_Short task:_
Repeat exactly the lines running from the line that contains "The band itself" to the line that contains "bpy.context.scene.collection.objects.link(empty)"; include both ends and add nothing.

<<<<

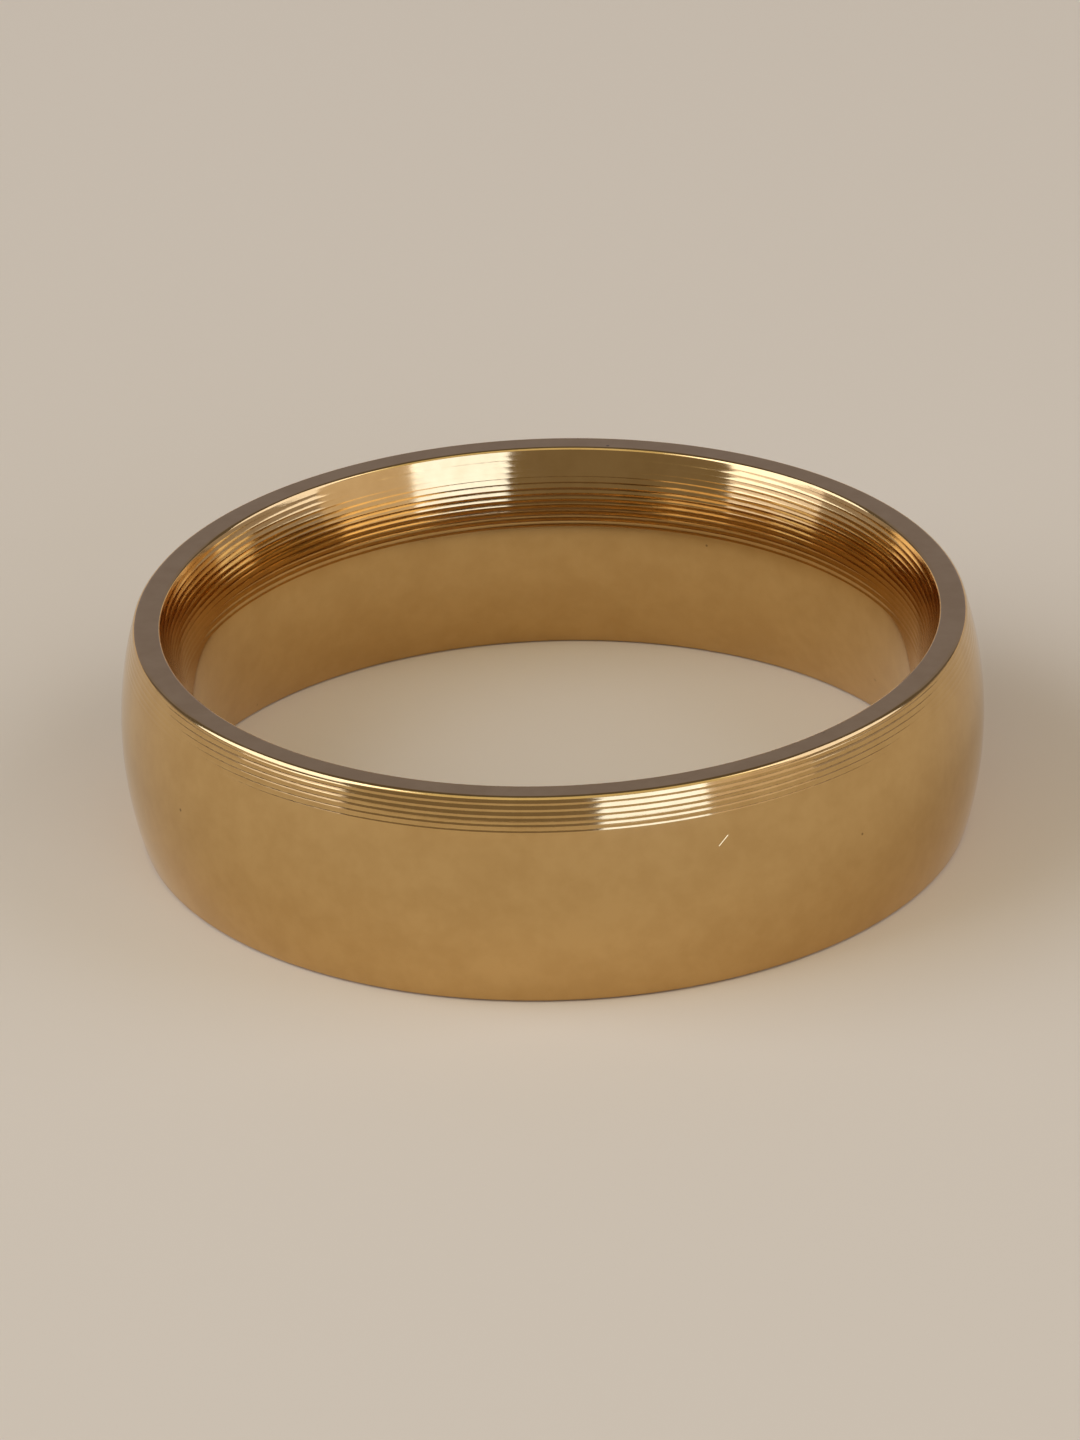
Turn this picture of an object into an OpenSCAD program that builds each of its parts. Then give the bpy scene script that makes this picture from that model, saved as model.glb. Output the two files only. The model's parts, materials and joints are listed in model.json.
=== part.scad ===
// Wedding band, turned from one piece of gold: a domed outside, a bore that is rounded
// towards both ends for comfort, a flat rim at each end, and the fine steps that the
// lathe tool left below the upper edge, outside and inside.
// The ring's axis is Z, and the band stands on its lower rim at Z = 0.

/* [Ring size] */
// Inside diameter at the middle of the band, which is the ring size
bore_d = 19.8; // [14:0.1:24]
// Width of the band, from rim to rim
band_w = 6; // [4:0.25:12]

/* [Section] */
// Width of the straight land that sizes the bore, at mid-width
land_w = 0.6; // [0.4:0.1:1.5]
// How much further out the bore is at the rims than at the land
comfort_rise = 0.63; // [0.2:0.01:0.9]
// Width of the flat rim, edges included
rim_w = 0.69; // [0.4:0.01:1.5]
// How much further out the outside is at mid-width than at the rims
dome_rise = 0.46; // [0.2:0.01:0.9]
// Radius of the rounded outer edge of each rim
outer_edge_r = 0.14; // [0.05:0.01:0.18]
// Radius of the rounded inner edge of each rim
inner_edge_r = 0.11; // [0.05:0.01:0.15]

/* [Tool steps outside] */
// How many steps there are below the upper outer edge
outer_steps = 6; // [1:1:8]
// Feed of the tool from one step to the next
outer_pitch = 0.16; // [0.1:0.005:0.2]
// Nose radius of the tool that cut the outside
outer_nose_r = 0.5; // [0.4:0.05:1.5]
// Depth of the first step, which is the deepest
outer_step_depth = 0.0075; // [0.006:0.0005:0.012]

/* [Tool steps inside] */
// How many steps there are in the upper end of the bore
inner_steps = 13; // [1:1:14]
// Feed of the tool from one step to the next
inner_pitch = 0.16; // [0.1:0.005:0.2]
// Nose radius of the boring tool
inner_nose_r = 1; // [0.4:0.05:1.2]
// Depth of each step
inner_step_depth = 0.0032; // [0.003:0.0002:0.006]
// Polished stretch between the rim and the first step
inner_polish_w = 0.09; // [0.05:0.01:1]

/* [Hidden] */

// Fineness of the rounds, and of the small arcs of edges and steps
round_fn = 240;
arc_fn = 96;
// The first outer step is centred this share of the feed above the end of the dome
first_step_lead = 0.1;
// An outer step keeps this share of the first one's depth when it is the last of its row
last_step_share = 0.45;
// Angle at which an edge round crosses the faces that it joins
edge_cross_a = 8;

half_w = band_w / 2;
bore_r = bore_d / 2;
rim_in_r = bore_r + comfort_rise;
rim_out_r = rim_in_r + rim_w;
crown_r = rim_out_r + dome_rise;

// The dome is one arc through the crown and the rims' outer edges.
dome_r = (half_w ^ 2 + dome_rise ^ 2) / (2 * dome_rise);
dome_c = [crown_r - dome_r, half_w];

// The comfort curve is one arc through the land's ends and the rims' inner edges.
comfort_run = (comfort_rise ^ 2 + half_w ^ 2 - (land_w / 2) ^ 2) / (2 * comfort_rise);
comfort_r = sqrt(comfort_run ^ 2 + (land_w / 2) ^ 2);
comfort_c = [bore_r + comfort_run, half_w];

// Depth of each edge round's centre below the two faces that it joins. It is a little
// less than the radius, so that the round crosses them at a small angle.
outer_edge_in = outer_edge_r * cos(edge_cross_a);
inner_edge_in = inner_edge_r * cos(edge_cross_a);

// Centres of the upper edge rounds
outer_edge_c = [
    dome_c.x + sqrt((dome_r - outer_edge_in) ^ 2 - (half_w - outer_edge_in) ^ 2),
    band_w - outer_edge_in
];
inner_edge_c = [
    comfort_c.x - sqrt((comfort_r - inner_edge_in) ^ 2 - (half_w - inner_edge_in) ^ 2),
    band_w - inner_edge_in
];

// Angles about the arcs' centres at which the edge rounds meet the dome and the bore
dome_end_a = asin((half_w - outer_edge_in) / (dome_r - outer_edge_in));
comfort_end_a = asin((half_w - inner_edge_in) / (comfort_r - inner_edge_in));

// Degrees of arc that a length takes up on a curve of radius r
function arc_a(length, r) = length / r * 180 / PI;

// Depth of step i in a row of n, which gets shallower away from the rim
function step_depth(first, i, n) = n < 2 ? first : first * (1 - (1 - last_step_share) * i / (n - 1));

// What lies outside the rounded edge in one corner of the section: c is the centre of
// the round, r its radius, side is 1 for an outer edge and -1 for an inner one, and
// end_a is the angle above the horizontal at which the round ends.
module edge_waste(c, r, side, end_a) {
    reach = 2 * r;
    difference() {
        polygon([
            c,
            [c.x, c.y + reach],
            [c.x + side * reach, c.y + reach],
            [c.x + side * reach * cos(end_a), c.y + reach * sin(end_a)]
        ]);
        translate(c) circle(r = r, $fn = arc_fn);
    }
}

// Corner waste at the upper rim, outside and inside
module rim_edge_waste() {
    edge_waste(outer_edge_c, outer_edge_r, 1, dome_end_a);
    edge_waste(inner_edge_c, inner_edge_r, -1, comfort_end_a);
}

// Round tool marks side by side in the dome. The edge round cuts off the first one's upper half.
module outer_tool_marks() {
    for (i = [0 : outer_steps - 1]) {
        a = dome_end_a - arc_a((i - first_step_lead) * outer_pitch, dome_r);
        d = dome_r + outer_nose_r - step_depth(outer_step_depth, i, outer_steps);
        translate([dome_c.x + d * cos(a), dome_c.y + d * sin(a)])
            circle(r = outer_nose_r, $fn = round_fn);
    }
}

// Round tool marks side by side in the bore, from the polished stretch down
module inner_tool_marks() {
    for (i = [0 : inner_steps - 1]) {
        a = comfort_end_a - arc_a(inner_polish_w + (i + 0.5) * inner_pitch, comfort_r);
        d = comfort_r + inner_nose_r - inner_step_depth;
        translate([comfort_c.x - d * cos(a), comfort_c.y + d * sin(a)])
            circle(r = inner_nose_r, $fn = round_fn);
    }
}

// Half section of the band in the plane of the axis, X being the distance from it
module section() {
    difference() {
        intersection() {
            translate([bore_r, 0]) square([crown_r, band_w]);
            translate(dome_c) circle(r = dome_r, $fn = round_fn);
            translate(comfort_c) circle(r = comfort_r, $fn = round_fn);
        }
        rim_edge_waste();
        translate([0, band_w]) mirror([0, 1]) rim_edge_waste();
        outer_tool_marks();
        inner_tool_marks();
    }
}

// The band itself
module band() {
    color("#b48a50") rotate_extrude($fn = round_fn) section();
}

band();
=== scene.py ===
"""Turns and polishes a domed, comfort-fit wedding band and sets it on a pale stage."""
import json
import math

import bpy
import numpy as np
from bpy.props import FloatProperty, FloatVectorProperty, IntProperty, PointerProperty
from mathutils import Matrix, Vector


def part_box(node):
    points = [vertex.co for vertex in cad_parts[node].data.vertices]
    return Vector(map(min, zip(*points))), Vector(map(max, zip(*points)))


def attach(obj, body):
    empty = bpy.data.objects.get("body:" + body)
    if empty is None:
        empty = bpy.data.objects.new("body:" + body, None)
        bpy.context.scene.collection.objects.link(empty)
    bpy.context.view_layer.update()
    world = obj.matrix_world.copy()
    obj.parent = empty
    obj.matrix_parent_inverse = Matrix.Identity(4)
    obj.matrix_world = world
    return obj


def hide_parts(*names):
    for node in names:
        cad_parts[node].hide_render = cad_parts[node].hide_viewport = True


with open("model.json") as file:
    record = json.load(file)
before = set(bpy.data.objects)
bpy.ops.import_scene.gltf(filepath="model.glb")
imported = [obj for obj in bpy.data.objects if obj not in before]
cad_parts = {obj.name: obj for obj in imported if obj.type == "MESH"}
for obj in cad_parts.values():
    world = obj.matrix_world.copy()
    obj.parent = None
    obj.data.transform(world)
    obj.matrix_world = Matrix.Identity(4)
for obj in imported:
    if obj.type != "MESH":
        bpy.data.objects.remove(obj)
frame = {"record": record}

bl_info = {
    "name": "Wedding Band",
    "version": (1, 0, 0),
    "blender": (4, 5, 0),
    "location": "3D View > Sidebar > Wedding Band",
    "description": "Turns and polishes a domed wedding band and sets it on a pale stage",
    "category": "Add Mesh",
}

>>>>

_Final result:_
// The band itself
module band() {
    color("#b48a50") rotate_extrude($fn = round_fn) section();
}

band();
=== scene.py ===
"""Turns and polishes a domed, comfort-fit wedding band and sets it on a pale stage."""
import json
import math

import bpy
import numpy as np
from bpy.props import FloatProperty, FloatVectorProperty, IntProperty, PointerProperty
from mathutils import Matrix, Vector


def part_box(node):
    points = [vertex.co for vertex in cad_parts[node].data.vertices]
    return Vector(map(min, zip(*points))), Vector(map(max, zip(*points)))


def attach(obj, body):
    empty = bpy.data.objects.get("body:" + body)
    if empty is None:
        empty = bpy.data.objects.new("body:" + body, None)
        bpy.context.scene.collection.objects.link(empty)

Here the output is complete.